Records with modeling code
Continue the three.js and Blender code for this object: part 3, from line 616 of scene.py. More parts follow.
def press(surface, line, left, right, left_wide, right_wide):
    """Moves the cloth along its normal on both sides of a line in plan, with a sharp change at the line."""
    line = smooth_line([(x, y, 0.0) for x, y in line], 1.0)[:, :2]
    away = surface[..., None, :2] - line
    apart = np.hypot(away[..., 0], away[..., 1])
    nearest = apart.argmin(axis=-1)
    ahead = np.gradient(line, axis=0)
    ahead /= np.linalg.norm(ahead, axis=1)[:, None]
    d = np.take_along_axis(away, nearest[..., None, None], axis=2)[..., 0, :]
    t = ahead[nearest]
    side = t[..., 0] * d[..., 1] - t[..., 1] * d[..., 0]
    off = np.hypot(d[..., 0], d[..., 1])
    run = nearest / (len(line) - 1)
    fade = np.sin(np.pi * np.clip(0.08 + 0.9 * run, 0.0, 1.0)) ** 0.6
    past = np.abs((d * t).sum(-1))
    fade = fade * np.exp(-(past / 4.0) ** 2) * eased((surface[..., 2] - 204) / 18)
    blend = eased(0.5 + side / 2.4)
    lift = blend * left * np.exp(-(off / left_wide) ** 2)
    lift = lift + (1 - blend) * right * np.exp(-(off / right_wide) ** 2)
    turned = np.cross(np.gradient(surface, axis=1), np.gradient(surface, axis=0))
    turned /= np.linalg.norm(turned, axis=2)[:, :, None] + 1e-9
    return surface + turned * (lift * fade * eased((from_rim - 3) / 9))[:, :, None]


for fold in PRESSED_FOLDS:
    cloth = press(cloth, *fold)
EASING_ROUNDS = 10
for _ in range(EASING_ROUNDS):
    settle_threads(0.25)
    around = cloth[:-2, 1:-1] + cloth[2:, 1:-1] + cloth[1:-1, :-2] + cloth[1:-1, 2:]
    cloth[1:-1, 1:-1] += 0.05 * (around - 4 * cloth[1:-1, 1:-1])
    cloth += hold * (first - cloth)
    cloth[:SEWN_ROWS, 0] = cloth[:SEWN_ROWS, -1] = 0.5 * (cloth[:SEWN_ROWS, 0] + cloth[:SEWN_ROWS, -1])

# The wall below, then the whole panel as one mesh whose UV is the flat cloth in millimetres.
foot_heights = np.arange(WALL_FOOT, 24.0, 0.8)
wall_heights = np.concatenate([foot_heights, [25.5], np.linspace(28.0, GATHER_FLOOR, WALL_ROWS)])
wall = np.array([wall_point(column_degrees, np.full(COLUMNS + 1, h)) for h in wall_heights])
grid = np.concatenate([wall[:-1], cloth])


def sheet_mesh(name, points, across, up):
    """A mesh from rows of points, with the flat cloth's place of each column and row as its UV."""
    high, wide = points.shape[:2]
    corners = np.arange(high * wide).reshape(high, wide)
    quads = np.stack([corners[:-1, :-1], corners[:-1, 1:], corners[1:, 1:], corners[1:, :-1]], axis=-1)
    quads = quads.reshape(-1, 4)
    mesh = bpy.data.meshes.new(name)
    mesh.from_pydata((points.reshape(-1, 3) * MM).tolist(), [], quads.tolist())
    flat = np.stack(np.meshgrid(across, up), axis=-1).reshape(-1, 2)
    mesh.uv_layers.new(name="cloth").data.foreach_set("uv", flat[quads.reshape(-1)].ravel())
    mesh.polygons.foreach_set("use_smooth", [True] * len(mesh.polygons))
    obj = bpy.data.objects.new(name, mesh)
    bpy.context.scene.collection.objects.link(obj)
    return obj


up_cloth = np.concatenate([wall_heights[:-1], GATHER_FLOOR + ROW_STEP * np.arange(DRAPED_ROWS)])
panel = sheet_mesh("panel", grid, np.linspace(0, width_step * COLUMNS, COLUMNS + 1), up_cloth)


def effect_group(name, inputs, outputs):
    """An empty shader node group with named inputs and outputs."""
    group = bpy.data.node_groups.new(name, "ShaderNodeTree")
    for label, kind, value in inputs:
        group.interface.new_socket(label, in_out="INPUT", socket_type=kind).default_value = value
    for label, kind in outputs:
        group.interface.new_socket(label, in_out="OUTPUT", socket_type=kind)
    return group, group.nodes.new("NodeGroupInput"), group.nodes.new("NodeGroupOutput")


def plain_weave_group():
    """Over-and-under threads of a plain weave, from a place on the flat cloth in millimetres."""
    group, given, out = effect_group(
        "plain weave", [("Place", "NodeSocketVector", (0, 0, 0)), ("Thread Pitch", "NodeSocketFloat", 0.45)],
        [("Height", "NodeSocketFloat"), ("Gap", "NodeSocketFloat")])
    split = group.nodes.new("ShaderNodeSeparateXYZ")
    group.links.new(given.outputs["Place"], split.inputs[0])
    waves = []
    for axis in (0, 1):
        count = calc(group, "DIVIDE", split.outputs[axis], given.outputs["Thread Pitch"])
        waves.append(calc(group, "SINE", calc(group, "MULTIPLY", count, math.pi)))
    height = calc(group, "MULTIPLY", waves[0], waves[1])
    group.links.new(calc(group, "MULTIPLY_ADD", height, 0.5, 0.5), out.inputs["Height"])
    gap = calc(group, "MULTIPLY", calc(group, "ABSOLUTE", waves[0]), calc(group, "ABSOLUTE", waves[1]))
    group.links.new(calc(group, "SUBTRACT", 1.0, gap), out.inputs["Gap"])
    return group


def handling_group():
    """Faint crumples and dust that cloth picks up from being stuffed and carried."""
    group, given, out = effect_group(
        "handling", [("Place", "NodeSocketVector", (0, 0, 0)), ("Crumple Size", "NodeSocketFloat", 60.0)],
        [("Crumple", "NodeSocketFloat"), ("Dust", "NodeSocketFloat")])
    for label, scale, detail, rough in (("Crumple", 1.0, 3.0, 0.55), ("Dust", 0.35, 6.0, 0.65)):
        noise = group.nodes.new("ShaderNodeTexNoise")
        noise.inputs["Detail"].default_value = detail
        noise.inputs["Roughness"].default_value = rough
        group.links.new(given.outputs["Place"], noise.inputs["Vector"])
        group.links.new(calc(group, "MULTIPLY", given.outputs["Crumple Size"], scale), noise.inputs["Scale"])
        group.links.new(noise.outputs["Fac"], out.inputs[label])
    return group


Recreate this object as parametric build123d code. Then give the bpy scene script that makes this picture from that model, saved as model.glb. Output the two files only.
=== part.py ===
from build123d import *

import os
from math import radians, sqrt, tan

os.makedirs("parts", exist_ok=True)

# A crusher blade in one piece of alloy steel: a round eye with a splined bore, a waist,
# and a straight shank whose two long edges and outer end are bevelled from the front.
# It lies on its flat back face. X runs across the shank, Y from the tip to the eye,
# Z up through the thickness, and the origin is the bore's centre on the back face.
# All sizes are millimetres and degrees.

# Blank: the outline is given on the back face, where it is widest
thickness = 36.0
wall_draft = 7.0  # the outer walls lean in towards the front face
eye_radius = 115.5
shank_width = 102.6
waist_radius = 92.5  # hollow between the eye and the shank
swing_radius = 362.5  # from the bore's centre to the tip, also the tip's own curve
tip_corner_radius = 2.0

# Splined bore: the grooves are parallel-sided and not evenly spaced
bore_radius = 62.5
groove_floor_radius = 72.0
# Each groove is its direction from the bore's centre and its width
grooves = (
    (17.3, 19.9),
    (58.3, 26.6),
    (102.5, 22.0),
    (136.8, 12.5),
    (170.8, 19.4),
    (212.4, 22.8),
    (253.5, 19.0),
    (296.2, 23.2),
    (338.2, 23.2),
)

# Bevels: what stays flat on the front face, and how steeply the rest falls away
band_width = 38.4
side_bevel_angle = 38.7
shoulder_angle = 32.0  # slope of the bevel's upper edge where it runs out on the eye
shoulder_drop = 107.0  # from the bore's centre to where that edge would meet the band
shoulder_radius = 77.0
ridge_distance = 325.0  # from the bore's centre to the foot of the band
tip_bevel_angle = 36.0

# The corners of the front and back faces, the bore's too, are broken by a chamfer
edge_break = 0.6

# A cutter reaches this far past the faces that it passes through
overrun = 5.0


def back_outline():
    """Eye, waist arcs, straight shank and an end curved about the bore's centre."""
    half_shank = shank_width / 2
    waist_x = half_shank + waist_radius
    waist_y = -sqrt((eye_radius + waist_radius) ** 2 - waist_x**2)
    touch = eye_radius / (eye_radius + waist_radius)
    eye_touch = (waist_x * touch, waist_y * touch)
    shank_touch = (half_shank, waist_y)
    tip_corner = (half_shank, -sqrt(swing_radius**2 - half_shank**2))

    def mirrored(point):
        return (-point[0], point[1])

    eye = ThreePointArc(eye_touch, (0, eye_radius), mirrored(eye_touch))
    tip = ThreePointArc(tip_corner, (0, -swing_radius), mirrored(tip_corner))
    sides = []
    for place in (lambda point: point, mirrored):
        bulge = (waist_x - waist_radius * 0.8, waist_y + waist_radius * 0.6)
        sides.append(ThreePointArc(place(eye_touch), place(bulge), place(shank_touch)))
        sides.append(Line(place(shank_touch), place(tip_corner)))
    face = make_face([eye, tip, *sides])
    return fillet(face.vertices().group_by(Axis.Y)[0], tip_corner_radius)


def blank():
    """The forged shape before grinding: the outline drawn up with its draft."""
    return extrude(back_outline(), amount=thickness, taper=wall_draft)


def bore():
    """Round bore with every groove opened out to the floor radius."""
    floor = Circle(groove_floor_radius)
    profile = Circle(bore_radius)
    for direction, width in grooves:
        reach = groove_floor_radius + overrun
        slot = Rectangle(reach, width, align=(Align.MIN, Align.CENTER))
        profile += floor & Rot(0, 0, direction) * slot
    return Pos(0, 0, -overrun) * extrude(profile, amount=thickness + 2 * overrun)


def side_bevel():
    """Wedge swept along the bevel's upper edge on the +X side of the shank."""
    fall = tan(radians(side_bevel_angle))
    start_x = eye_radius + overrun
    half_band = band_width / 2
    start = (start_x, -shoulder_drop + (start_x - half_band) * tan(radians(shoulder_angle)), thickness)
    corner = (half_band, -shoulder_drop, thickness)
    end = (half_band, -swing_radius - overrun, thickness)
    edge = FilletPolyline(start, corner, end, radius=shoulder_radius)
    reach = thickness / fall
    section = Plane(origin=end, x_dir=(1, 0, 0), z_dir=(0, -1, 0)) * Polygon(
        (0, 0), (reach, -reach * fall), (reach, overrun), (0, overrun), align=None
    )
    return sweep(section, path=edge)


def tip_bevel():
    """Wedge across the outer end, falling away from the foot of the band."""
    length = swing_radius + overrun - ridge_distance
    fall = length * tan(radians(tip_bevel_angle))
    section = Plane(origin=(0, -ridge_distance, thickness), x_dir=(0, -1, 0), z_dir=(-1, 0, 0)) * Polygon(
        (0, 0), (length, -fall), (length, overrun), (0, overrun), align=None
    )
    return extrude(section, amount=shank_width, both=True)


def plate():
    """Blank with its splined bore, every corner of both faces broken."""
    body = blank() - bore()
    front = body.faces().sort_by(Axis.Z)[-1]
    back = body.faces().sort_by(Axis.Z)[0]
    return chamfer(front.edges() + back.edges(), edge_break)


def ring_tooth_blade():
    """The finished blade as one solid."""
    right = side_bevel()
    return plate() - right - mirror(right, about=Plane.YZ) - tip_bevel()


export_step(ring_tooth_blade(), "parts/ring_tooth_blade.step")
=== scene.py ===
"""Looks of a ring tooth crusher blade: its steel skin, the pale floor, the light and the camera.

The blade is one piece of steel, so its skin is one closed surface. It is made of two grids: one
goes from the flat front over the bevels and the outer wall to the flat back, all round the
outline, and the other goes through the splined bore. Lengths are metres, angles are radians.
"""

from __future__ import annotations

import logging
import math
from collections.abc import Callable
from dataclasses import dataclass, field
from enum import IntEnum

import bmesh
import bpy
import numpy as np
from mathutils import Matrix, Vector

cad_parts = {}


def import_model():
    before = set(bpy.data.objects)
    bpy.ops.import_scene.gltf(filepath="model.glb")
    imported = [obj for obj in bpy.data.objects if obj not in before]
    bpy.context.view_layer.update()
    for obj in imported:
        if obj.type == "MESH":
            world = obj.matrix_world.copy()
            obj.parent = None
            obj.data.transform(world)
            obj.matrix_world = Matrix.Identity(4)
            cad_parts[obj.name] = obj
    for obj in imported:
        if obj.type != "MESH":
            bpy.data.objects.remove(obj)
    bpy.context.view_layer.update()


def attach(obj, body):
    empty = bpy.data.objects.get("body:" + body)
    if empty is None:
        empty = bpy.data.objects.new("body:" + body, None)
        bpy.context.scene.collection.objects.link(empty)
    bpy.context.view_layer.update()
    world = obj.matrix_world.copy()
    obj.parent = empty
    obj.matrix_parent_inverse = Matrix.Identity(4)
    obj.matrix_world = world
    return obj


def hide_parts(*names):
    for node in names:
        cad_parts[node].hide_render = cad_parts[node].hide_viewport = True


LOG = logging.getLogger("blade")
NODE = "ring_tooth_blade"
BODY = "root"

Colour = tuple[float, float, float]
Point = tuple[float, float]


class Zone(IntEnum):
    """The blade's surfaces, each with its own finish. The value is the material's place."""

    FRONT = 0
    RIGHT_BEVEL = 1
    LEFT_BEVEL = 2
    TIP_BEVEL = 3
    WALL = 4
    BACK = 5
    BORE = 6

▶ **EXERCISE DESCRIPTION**
Using the data above, extract exactly the lines from the one that holds "return chamfer(front.edges() +" to the one that holds "and the camera.", both ends included, and no others.

▶ **TASK SOLUTION**
    return chamfer(front.edges() + back.edges(), edge_break)


def ring_tooth_blade():
    """The finished blade as one solid."""
    right = side_bevel()
    return plate() - right - mirror(right, about=Plane.YZ) - tip_bevel()


export_step(ring_tooth_blade(), "parts/ring_tooth_blade.step")
=== scene.py ===
"""Looks of a ring tooth crusher blade: its steel skin, the pale floor, the light and the camera.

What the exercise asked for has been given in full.